Today's employers are constantly adapting to new rules and regulations implemented at the federal, state and local level. Sometimes the changes that require employer attention can come from unusual places - like revisions to a state's criminal code. Last month, Indiana Gov. Mike Pence signed legislation modifying Indiana criminal code. That legislation, House Enrolled Act No. 1482 (HEA 1482), includes some provisions that have prudent Indiana employers reviewing their employment practices and application materials.

This new Indiana law, which goes into effect on July 1, 2013, relates mostly to conditions and procedures for the sealing or expunging of certain criminal records after a prescribed period of time. However, HEA 1482 also includes language making it unlawful to, among other things, refuse to employ or otherwise discriminate against a person because of a conviction or arrest record that has been expunged or sealed. 

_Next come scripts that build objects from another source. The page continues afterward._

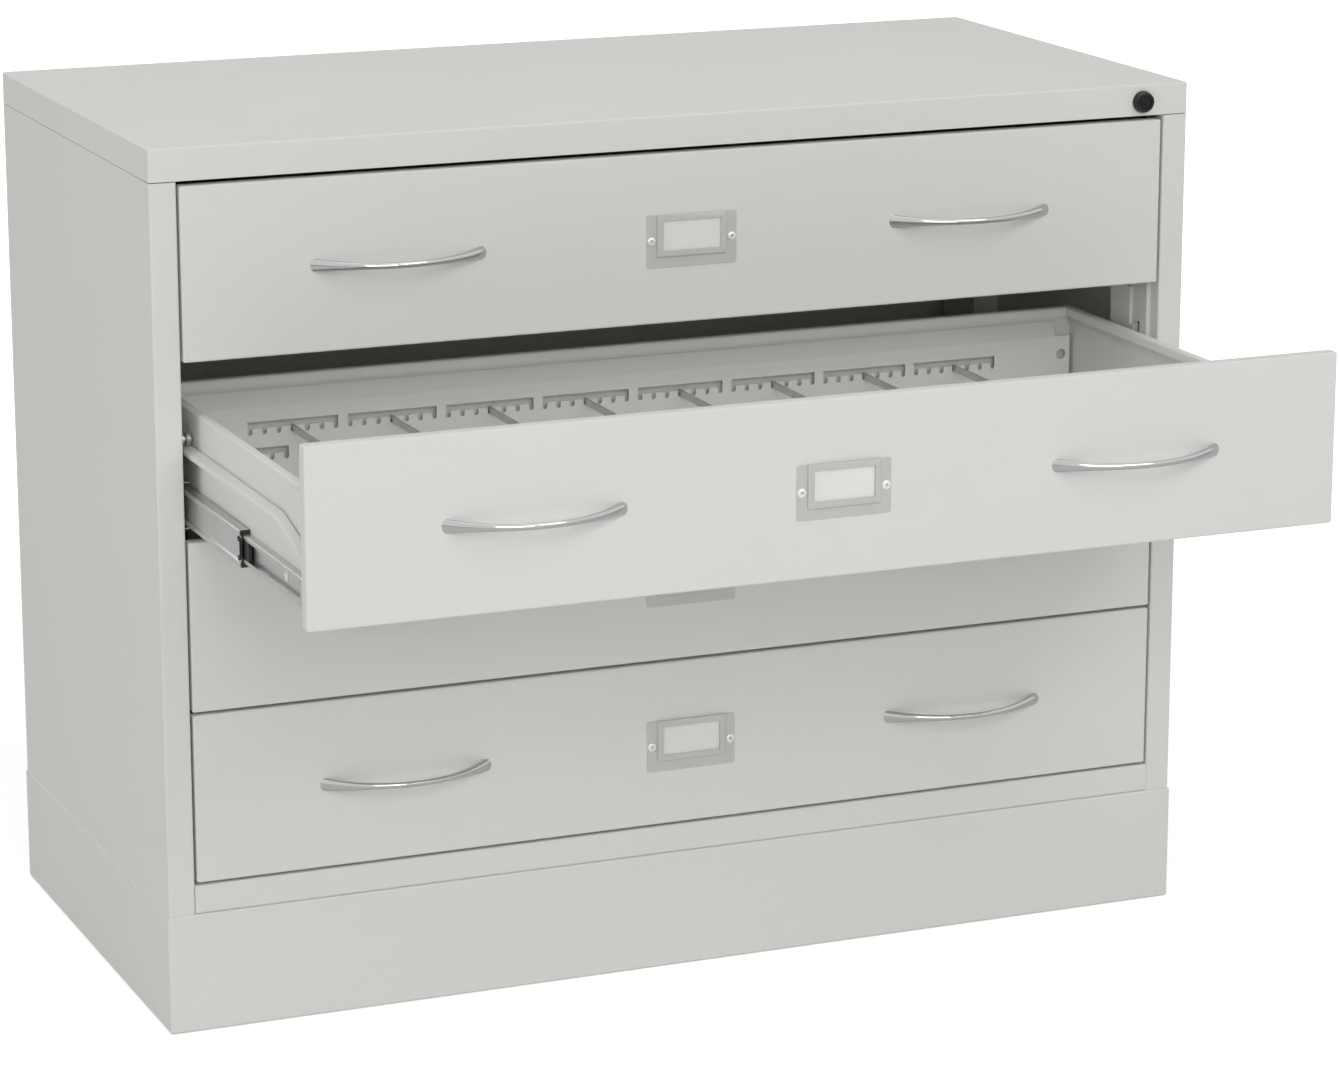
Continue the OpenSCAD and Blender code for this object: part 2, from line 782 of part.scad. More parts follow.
// Divider bar through a notch of each plate, with a hook behind each plate
module divider() {
    low = notch_z + seat;
    far = rear_plate_y + drawer_sheet;
    translate([-divider_t / 2, 0, 0]) along_x(0, divider_t) polygon([
        [front_plate_y - hook_y, low - hook_drop], [front_plate_y - seat, low - hook_drop],
        [front_plate_y - seat, low], [far + seat, low], [far + seat, low - hook_drop],
        [far + hook_y, low - hook_drop], [far + hook_y, low + divider_h],
        [front_plate_y - hook_y, low + divider_h]]);
}

module dividers() {
    color(zinc) for (g = [0 : upper_groups - 1]) {
        translate([(g - (upper_groups - 1) / 2) * group_pitch, 0, 0]) divider();
    }
}

// Handle: a bow whose section widens towards both ends, which lie flat on the front
function bow_t(k) = sin(90 * (2 * k / (handle_rings - 1) - 1) * bow_spread) / sin(90 * bow_spread);
function bow_at(t) = [bow_half * t, -bow_out * (1 - t * t)];
function bow_dir(t) = let (d = [bow_half, 2 * bow_out * t]) d / norm(d);
function bow_point(t, a) = let (
        c = bow_at(t),
        d = bow_dir(t),
        half_t = (handle_mid_t + (handle_end_t - handle_mid_t) * t * t) / 2,
        half_h = (handle_mid_h + (handle_end_h - handle_mid_h) * pow(abs(t), 3)) / 2,
        p = c + half_t * cos(a) * [-d.y, d.x]
    )
    abs(t) > 0.999
        ? [p.x - d.x * p.y / d.y, 0, half_h * sin(a)]
        : [p.x, min(p.y, -handle_end_gap), half_h * sin(a)];

module handle() {
    points = [for (k = [0 : handle_rings - 1]) for (j = [0 : handle_sides - 1])
        bow_point(bow_t(k), 360 * j / handle_sides)];
    skin = [for (k = [0 : handle_rings - 2]) for (j = [0 : handle_sides - 1])
        let (a = k * handle_sides, b = a + handle_sides, n = (j + 1) % handle_sides)
        each [[a + j, b + j, b + n], [a + j, b + n, a + n]]];
    first = [for (j = [0 : handle_sides - 1]) j];
    last = [for (j = [handle_sides - 1 : -1 : 0]) (handle_rings - 1) * handle_sides + j];
    polyhedron(points = points, faces = concat(skin, [first], [last]));
}

module handles() {
    color(chrome) for (side = [-1, 1]) {
        translate([side * handle_x, 0, front_h / 2]) handle();
    }
}

// Label holder with a raised frame that is open at the top
module label_holder() {
    half_f = label_frame_w / 2;
    color(satin) translate([0, 0, label_z]) {
        difference() {
            block([-label_w / 2, -label_t, 0], [label_w / 2, 0, label_h]);
            for (side = [-1, 1]) rod_y(side * (label_w / 2 - rivet_inset), -label_t - cut, label_h / 2,
                                       label_t + 2 * cut, rivet_shank_d + 2 * run);
        }
        difference() {
            block([-half_f, -label_raise, frame_low], [half_f, -label_t / 2, label_h]);
            block([label_t - half_f, label_t - label_raise, frame_low + label_t],
                  [half_f - label_t, cut, label_h + cut]);
            block([label_bar - half_f, -label_raise - cut, frame_low + label_bar],
                  [half_f - label_bar, 0, label_h - label_bar]);
        }
    }
}

module label_card() {
    half_c = label_frame_w / 2 - label_t - seat;
    color(paper) translate([0, 0, label_z]) {
        block([-half_c, -label_t - card_t, frame_low + label_t], [half_c, -label_t, label_h - card_drop]);
    }
}

module rivet() {
    translate([0, -label_t, 0]) rotate([90, 0, 0]) difference() {
        cylinder(h = rivet_h, d1 = rivet_d, d2 = rivet_d - rivet_taper);
        translate([0, 0, rivet_floor]) cylinder(h = rivet_h, d = rivet_bore_d);
    }
    rod_y(0, -label_t - run, 0, label_t + run, rivet_shank_d);
}

// Screw along X with its head outwards at x = 0
module slide_screw() {
    difference() {
        rod_x(-slide_head_t, 0, 0, slide_head_t, slide_screw_d);
        block([-slide_head_t - cut, -cross_w / 2, -cross_h], [cross_d - slide_head_t, cross_w / 2, cross_h]);
        block([-slide_head_t - cut, -cross_h, -cross_w / 2], [cross_d - slide_head_t, cross_h, cross_w / 2]);
    }
    rod_x(-run, 0, 0, run + slide_sheet + drawer_sheet + slide_screw_end, slide_screw_d / 2);
}

module fasteners() {
    color(zinc) {
        for (side = [-1, 1]) {
            translate([side * (label_w / 2 - rivet_inset), 0, label_z + label_h / 2]) rivet();
        }
        for (side = [-1, 1]) for (end = [-1, 1]) {
            translate([side * handle_x + end * handle_half, 0, front_h / 2]) {
                rod_y(0, 0, 0, wall_y + run, handle_screw_d);
                rod_y(0, wall_y, 0, handle_head_t, 2 * handle_screw_d);
            }
        }
        both_sides() for (y = [slide_screw_y, slide_screw_y2]) {
            translate([-box_x - slide_sheet, y, slide_z]) slide_screw();
        }
    }
}

// Drawer member: a channel that opens outwards
module slide_members() {
    color(zinc) both_sides() difference() {
        translate([-box_x, 0, slide_z]) mirror([1, 0, 0])
            along_y(slide_setback + slide_nose, slide_l - slide_nose) channel(slide_inner_h, inner_reach);
        for (y = [slide_screw_y, slide_screw_y2]) {
            rod_x(-box_x - slide_sheet - cut, y, slide_z, slide_sheet + 2 * cut,
                  slide_screw_d / 2 + 2 * hole_gap);
        }
    }
}

module middle_members() {
    color(zinc) both_sides() translate([middle_x - post_x, 0, slide_z])
        along_y(slide_setback, slide_l) channel(slide_middle_h, middle_reach - middle_x);
}

// Ball retainers above and below each middle member, inside and outside, and the plastic front end
module ball_retainers() {
    outer_race = (slide_outer_h - 2 * slide_sheet - slide_middle_h) / 2;
    inner_race = (slide_middle_h - 2 * slide_sheet - slide_inner_h) / 2;
    outer_y = slide_setback + slide_l * retainer_start;
    color(black) translate([0, 0, slide_z]) both_sides() translate([-post_x, 0, 0]) {
        mirrored_up() {
            block([middle_x + outer_retainer_x, outer_y, slide_middle_h / 2 + seat],
                  [slide_t - outer_retainer_end, outer_y + retainer_l,
                   slide_middle_h / 2 + outer_race - seat]);
            block([slide_t - inner_retainer_x, slide_setback, slide_inner_h / 2 + seat],
                  [slide_t - inner_retainer_end, slide_setback + retainer_l,
                   slide_inner_h / 2 + inner_race - seat]);
            block([middle_x, slide_setback - stop_t, slide_inner_h / 2 + seat],
                  [middle_reach + stop_wide, slide_setback, slide_middle_h / 2]);
        }
        block([middle_x + slide_sheet + seat, slide_setback - stop_t, -slide_inner_h / 2 - stop_tall],
              [slide_t - inner_reach - seat, slide_setback + stop_l, slide_inner_h / 2 + stop_tall]);
    }
}

module mirrored_up() {
    children();
    mirror([0, 0, 1]) children();
}

module drawer_part(part) {
    if (part == "front") front();
    if (part == "box") box();
    if (part == "slotted_plates") slotted_plates();
    if (part == "dividers") dividers();
    if (part == "handles") handles();
    if (part == "label_holder") label_holder();
    if (part == "label_card") label_card();
    if (part == "fasteners") fasteners();
    if (part == "slide_members") slide_members();
}

stand() top_panel();
stand() left_side_panel();
stand() right_side_panel();
stand() back_panel();
stand() bottom_panel();
stand() top_rail();
stand() bottom_rail();
stand() plinth_base();
stand() front_posts();
stand() rear_posts();
stand() cabinet_slides();
stand() interlock_rollers();
stand() lock_housing();
stand() lock_core();
stand() lock_bar();
for (i = drawers) {
    for (part = drawer_parts) {
        with_drawer(i) drawer_part(part);
    }
    with_middle(i) middle_members();
    with_middle(i) ball_retainers();
}
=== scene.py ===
"""Looks of a wide steel media cabinet with four drawers, the second one drawn out."""

import logging
import math
from dataclasses import dataclass
from enum import Enum
from typing import Callable, Sequence

import bmesh
import bpy
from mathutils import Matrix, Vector


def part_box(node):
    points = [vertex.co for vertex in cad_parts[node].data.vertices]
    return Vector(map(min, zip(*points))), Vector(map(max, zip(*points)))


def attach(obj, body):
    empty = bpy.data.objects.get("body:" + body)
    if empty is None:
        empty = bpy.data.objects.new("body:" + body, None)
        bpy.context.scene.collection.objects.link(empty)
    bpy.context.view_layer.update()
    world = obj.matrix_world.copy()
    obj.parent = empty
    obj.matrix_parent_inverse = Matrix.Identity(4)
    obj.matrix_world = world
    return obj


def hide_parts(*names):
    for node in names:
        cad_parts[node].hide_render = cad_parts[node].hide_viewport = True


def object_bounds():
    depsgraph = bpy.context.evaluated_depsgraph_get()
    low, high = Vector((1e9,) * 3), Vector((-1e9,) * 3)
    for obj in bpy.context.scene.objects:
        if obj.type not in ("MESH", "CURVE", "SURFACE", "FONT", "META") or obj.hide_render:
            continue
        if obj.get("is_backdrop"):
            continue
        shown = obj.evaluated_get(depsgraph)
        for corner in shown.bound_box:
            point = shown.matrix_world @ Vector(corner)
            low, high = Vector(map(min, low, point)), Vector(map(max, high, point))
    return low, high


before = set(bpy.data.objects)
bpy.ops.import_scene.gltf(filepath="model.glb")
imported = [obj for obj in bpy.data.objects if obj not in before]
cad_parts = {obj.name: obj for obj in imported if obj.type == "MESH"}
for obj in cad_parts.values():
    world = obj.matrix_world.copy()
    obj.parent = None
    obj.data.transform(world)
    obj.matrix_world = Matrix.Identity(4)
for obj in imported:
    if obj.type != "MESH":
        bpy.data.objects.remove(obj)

MM = 0.001
DRAWERS = (1, 2, 3, 4)
# Places that are nearer to each other than this are the same.
CLOSE = 1e-6
# Share of a unit direction on an axis from which it runs along it, and from which it mostly does.
ALIGNED = 0.9
MOSTLY = 0.5
# Middle of the right-hand handle, and the outer face of the drawer's box.
HANDLE_X = 295.0 * MM
BOX_HALF = 491.0 * MM
# Height of the slides' middle above a front's lower edge.
SLIDE_Z = 26.3 * MM
log = logging.getLogger("cabinet")
Test = Callable[[Vector, Vector], bool]
Point = Sequence[float]


class Slot(Enum):
    """Material slots of the part's record."""

    PAINT = "paint"
    ZINC = "zinc"
    CHROME = "chrome"
    SATIN = "satin"
    BLACK_METAL = "black_metal"
    BLACK_PLASTIC = "black_plastic"
    CARD = "card"


class Along(Enum):
    """Direction in which a folded strip runs, with the two axes of its section."""

    X = (0, 1, 2)
    Y = (1, 0, 2)
    Z = (2, 0, 1)


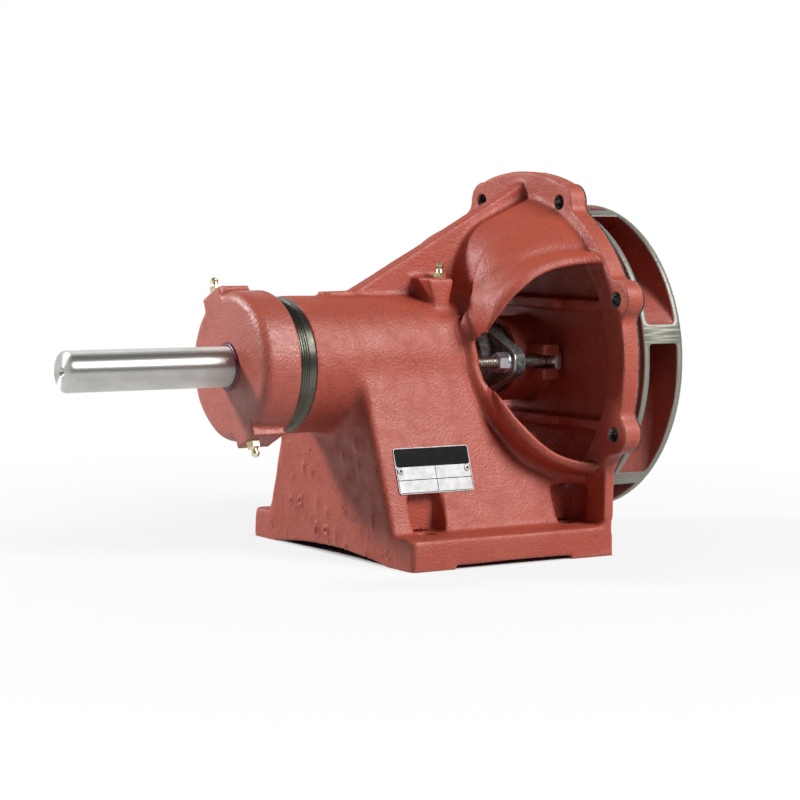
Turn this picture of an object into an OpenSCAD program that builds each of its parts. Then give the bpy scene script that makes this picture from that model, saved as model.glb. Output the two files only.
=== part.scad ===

With respect to employment applications, HEA 1482 provides further that any inquiry about an applicant's previous criminal record may be "only in terms that exclude expunged convictions or arrests, such as: 'Have you ever been arrested or convicted of a crime that has not been expunged by a court?'" A violation of the statute's anti-discrimination provision is defined as a Class C infraction (comparable to a traffic violation), but HEA 1482 also suggests that a contempt proceeding and/or an injunction against the violator may be warranted. To avoid such consequences, it will be important for Indiana employers to assess whether their application materials and employment practices (including, for example, the interview questions that they utilize) are compliant with the new law.

For employers outside of Indiana, HEA 1482 is significant in at least two respects. First, it highlights the continuing trend of attention being paid to the issue of criminal backgrounds and their impact on employment opportunity.  Second, it drives home the importance of working with counsel who can help an employer stay on top of the latest developments in the jurisdictions applicable to them. As the example of HEA 1482 demonstrates, the next change impacting employers in your jurisdiction might come from a place you would not normally think to look. Experienced labor and employment counsel can help you see it coming, even when change comes out of left field.